Ontem, uma ex-aluna, que tem doze anos e está no oitavo ano do Ensino Fundamental II, compartilhou no Facebook uma foto da sua coxa com uma marca de mão vermelha, explicando que aquilo era resultado de estar andando na calçada, usando short, e dois caras de moto passarem e darem um tapa e saírem correndo. E ela ficou sem reação imediata, depois apenas chorou, e xingou, sem mudar a situação que ocorreu. E ela conheceu o que eu conheci também há anos, e todas as mulheres conhecem um dia, muitas sem saberem o nome, mas sabem que acontece.

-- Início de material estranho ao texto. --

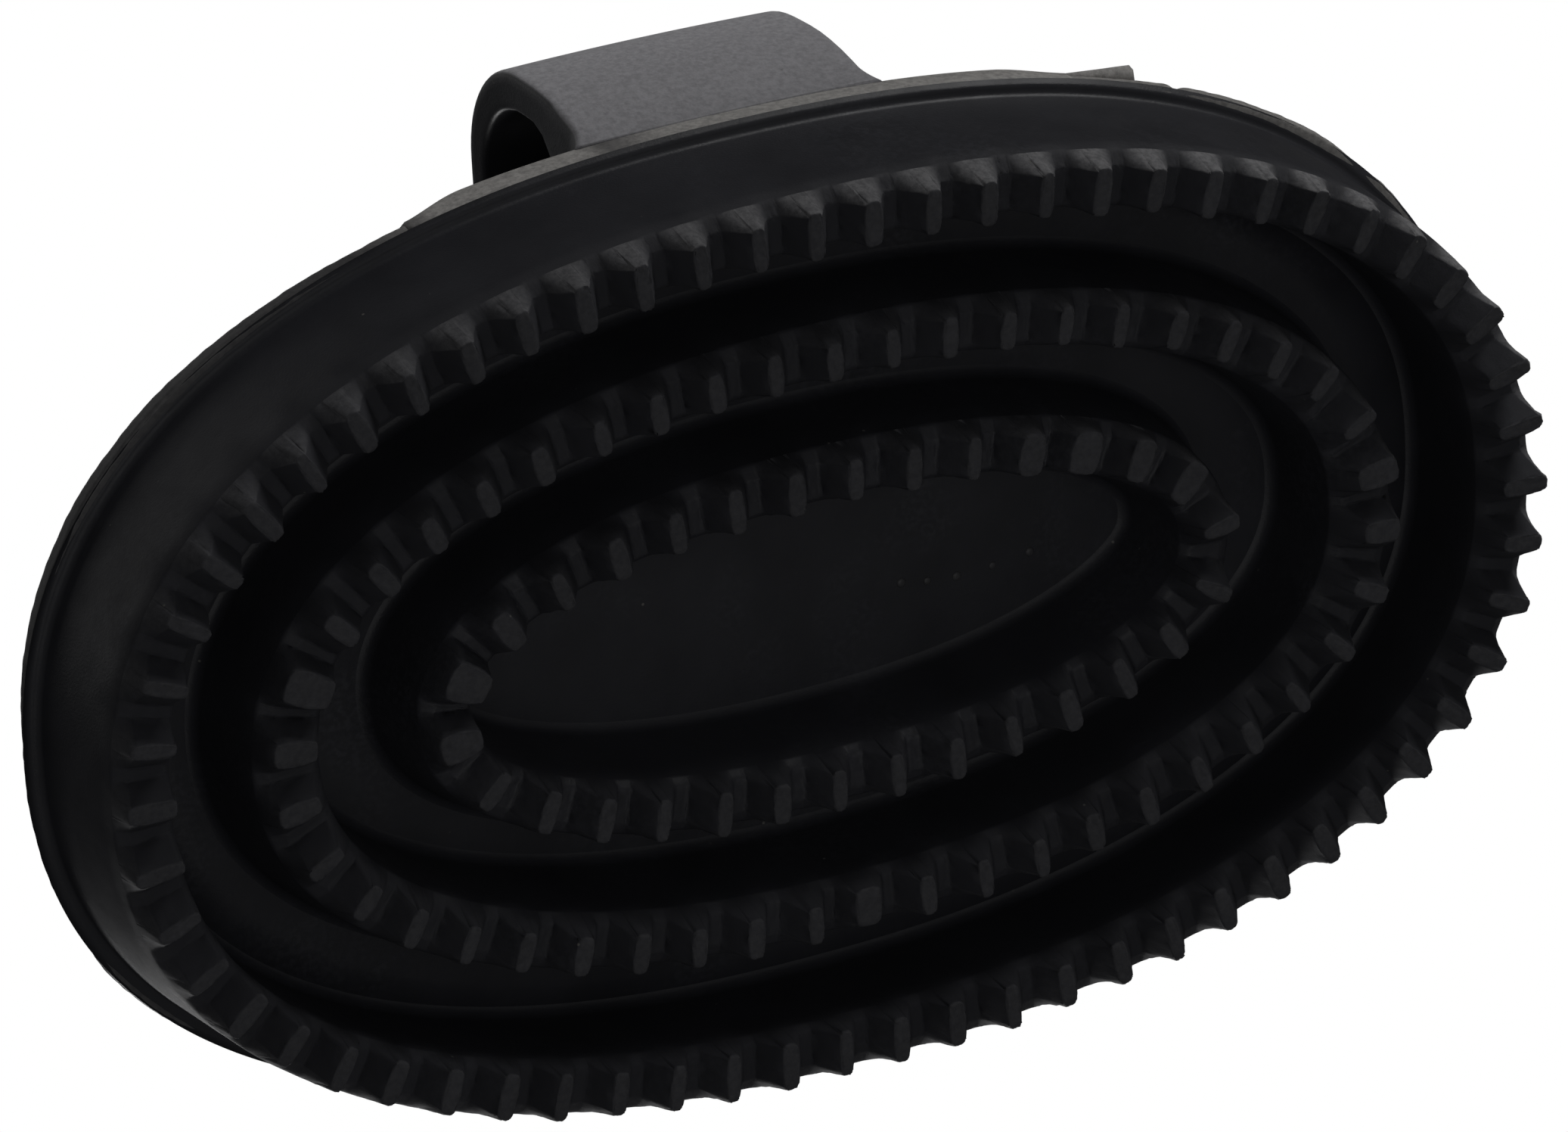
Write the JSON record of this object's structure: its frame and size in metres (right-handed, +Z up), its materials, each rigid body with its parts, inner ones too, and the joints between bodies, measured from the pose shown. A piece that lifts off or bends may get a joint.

O nome disso é MACHISMO. Isso é resultado histórico de uma sociedade que sempre colocou as mulheres em segundo plano. Eu sempre evito compartilhar coisas polêmicas nas minhas redes sociais por querer evitar discussões que não vão dar em lugar nenhum, mas isso me mata (e mata várias mulheres) aos poucos. Ficar calada quando devia estar gritando. Viver como se estivesse tudo bem, quando na verdade estamos em constantes lutas. Lutas diárias pelo direito de ter direitos. Meus pais sempre me falaram, desde pequena: "Rafa, estuda, luta pelo que tu quer, pra nunca precisar depender de ninguém, principalmente de homem. Tu és capaz!" Levo isso comigo no subconsciente, consciente, ego, superego, etc... assim como tudo que a vida me fez passar. E, como dizem que tudo que passamos é parte de nós, tento ser uma professora que faz muitas perguntas e tenta desestabilizar os conceitos de tudo que os estudantes pensam que é "fixo". Se até a Química afirma que as coisas se transformam, eu, como professora de Linguagens - considerando-me também das Humanas <3 - preciso fazer meu papel pra tentar de alguma forma parar esse ciclo de sofrimento, que meninas de doze anos são iniciadas, sem nem saberem o que é.

Por favor, se for comentar ou querer se defender, antes reflita, coloque-se no lugar das mulheres. Você não vai conseguir sentir nem por um momento o que sentimos todos os dias - o medo de ser mulher - mas podes tentar ajudar a diminuir esse medo. Obrigada por fazer o mínimo.